## Required work:
In the listing below, locate the lines that hold the string "type". Copy those lines.

## Supplied data:
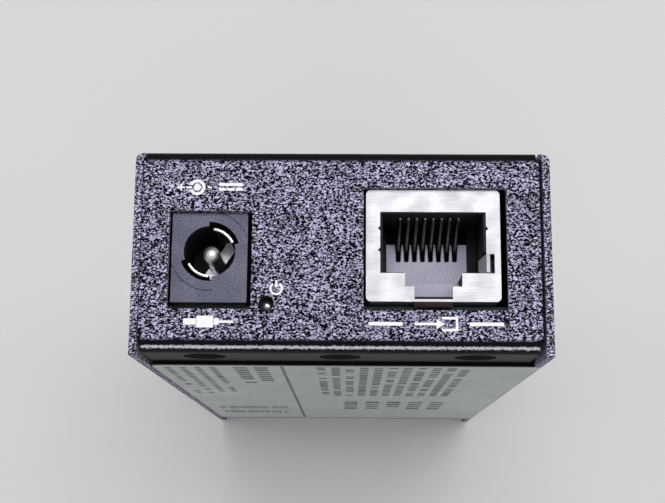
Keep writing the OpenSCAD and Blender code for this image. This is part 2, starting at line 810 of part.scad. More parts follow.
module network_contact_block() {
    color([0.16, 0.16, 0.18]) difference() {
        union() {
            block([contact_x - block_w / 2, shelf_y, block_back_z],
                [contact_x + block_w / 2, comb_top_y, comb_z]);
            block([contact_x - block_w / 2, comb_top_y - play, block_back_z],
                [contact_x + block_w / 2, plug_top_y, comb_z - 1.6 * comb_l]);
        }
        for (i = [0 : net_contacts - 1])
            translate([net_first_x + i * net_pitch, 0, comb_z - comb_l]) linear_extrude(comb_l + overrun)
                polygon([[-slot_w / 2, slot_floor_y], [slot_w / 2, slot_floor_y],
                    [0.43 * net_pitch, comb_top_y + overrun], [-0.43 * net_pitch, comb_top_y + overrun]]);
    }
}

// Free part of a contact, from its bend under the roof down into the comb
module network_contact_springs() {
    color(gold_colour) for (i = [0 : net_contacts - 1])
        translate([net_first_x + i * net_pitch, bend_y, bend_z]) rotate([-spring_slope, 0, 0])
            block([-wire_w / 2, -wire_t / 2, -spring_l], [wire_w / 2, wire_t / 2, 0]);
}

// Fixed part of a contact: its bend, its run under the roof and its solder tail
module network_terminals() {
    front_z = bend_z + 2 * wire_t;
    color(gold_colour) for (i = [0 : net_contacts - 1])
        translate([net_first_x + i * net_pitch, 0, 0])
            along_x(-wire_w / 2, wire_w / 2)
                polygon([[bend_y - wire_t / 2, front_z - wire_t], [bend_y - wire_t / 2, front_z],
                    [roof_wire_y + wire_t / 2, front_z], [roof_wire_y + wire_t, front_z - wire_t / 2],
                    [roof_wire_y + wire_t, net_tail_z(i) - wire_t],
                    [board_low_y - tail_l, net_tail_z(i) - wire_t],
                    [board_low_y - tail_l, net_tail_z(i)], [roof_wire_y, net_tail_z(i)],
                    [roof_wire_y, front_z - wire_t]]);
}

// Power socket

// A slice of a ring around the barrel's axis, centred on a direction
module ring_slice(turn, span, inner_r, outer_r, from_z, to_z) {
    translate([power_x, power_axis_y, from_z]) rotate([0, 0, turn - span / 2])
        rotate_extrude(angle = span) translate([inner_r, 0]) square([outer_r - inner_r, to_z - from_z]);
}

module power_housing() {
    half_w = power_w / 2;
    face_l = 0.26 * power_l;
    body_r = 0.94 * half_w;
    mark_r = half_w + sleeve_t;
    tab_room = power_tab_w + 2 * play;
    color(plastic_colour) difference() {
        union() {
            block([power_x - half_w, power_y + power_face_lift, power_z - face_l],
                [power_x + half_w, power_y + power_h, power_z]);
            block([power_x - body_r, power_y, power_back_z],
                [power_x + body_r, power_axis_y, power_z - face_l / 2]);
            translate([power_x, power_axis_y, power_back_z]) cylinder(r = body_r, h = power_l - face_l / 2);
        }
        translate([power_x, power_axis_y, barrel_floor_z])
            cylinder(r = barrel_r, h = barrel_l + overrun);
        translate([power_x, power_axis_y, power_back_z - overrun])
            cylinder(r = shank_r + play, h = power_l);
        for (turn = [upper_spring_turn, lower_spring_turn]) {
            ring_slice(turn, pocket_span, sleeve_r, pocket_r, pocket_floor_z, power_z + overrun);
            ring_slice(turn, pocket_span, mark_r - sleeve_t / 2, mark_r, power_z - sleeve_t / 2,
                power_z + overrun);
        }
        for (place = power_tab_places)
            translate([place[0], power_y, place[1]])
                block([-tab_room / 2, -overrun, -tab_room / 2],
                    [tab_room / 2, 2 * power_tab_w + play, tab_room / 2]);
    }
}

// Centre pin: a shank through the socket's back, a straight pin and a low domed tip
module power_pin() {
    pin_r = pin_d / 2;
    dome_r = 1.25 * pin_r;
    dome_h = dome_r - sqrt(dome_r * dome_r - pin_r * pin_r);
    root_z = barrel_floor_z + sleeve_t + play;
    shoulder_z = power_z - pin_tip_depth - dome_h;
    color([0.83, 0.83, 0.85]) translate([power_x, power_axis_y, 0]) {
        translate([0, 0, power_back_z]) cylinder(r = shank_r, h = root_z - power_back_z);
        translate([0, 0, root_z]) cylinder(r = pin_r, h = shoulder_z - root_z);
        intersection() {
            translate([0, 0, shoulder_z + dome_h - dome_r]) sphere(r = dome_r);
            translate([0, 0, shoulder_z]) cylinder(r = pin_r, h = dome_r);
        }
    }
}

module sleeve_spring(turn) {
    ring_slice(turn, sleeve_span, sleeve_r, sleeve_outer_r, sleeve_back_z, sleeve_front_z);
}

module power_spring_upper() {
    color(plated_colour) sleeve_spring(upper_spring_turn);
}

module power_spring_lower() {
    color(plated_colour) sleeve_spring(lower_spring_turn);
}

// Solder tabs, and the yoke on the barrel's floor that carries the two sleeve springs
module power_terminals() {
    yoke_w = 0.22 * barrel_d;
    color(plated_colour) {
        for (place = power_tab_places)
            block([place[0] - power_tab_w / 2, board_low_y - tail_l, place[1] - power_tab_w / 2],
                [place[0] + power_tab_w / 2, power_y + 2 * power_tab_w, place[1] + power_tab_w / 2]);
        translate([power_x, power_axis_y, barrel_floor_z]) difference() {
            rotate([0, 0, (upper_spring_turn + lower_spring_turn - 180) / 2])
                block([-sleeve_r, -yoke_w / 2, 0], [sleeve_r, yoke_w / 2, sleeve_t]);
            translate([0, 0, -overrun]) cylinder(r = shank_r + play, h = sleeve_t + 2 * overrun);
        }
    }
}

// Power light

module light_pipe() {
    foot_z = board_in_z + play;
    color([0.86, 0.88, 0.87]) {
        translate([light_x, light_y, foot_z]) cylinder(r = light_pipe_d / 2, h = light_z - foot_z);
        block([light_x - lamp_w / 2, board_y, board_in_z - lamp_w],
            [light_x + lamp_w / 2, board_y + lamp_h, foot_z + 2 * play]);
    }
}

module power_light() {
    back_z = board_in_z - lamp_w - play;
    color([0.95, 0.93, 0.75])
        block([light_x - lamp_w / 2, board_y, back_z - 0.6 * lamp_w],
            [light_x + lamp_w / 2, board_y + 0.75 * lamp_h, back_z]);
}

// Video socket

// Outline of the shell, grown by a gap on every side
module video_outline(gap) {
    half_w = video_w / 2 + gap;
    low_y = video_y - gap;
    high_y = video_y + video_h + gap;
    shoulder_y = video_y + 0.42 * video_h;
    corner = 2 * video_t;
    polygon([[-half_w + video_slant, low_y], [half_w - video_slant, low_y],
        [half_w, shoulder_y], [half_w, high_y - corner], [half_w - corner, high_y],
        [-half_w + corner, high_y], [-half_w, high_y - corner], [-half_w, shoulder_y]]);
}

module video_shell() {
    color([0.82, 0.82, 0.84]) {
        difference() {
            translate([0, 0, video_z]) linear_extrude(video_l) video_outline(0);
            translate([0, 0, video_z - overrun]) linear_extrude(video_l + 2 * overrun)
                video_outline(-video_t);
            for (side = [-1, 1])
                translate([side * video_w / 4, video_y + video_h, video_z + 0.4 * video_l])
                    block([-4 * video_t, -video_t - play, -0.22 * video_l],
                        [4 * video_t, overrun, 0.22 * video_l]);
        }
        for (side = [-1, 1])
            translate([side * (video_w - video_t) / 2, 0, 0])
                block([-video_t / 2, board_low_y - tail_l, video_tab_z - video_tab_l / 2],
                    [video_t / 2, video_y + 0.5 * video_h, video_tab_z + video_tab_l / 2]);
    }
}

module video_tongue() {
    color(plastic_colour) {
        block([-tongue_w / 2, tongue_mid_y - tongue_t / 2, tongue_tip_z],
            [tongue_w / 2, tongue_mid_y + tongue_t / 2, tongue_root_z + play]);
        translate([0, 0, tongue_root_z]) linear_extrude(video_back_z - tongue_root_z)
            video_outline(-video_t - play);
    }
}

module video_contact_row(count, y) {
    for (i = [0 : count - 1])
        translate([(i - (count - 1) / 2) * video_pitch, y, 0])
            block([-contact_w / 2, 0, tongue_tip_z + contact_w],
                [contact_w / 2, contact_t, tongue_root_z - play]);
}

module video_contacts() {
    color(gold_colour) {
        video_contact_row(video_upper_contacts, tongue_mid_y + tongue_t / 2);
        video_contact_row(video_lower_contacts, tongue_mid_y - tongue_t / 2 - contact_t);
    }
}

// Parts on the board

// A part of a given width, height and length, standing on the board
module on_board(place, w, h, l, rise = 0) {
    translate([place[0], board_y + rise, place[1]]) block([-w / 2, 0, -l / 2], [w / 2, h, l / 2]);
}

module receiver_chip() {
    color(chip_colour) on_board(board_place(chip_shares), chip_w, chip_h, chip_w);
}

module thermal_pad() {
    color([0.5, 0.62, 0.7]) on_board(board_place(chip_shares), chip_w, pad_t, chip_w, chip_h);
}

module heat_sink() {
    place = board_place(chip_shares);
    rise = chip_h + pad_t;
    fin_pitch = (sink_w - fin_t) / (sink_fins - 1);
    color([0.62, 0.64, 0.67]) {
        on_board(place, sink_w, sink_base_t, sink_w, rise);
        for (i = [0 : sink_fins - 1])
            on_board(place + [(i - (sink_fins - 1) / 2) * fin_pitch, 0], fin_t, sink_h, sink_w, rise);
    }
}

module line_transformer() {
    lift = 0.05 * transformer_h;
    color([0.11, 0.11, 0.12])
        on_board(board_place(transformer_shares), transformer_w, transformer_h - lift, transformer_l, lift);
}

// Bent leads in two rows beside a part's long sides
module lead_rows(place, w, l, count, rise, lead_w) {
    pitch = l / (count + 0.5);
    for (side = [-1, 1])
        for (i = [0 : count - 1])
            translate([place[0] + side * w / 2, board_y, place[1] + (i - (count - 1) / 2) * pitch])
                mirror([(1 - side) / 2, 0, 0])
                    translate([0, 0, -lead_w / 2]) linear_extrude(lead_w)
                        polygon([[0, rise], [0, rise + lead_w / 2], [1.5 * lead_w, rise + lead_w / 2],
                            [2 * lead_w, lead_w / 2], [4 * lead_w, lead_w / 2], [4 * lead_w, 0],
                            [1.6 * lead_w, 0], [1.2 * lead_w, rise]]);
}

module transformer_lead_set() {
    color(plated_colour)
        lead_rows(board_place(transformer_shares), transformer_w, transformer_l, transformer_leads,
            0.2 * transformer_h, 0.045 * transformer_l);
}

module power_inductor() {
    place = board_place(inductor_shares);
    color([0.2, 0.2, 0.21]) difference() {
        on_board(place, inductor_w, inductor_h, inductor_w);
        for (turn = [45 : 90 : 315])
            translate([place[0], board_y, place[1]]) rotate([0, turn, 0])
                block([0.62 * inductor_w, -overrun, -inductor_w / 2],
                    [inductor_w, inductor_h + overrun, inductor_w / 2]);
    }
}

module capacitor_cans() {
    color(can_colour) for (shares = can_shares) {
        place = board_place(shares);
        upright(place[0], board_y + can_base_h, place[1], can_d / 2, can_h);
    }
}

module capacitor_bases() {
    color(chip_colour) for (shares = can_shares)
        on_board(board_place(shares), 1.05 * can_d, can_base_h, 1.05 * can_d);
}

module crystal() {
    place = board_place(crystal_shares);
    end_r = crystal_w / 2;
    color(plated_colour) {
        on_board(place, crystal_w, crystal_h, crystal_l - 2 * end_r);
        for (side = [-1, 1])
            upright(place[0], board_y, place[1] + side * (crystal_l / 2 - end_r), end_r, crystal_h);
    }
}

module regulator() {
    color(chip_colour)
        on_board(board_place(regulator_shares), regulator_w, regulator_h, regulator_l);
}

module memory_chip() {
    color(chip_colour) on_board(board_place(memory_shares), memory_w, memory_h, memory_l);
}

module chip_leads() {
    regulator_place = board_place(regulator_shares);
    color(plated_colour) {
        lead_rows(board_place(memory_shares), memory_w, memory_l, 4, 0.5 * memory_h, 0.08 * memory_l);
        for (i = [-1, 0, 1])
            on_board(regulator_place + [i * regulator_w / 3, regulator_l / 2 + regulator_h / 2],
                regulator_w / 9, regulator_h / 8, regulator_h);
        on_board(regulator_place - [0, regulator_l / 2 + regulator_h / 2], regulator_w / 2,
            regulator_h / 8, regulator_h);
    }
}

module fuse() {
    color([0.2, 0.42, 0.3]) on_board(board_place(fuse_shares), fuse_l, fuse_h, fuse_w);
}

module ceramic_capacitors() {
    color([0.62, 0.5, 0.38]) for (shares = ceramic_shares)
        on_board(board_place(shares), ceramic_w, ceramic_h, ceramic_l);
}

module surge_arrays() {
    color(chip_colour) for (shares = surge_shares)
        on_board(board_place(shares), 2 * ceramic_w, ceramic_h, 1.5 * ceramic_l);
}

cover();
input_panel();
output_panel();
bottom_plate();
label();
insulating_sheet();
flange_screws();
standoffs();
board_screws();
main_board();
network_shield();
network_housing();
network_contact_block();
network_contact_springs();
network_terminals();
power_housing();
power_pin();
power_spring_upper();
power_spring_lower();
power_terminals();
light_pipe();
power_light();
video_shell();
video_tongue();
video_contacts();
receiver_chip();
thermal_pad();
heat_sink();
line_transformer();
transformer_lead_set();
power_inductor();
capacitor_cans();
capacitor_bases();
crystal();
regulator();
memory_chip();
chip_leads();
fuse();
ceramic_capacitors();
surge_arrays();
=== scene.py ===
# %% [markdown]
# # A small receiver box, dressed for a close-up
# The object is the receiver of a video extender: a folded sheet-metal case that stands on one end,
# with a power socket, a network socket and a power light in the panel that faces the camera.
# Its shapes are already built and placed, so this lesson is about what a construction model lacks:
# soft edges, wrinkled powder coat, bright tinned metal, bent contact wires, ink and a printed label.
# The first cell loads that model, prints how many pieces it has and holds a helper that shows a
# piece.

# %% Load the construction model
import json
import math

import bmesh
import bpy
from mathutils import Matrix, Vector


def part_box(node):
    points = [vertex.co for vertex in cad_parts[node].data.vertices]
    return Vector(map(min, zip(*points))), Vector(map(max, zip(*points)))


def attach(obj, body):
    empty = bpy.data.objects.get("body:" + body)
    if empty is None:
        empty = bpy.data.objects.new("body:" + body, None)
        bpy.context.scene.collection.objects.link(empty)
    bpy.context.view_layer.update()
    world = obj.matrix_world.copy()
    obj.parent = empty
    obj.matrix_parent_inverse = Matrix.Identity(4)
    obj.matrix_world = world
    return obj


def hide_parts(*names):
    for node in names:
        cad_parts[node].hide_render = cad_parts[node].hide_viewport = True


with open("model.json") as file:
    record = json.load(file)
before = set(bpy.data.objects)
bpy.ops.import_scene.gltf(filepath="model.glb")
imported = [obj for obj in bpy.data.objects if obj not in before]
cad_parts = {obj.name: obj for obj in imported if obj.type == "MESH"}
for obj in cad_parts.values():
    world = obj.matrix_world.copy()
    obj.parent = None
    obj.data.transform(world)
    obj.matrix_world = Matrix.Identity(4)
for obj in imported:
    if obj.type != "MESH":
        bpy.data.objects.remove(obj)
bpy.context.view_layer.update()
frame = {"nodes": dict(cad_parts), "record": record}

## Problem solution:
cad_parts = {obj.name: obj for obj in imported if obj.type == "MESH"}
    if obj.type != "MESH":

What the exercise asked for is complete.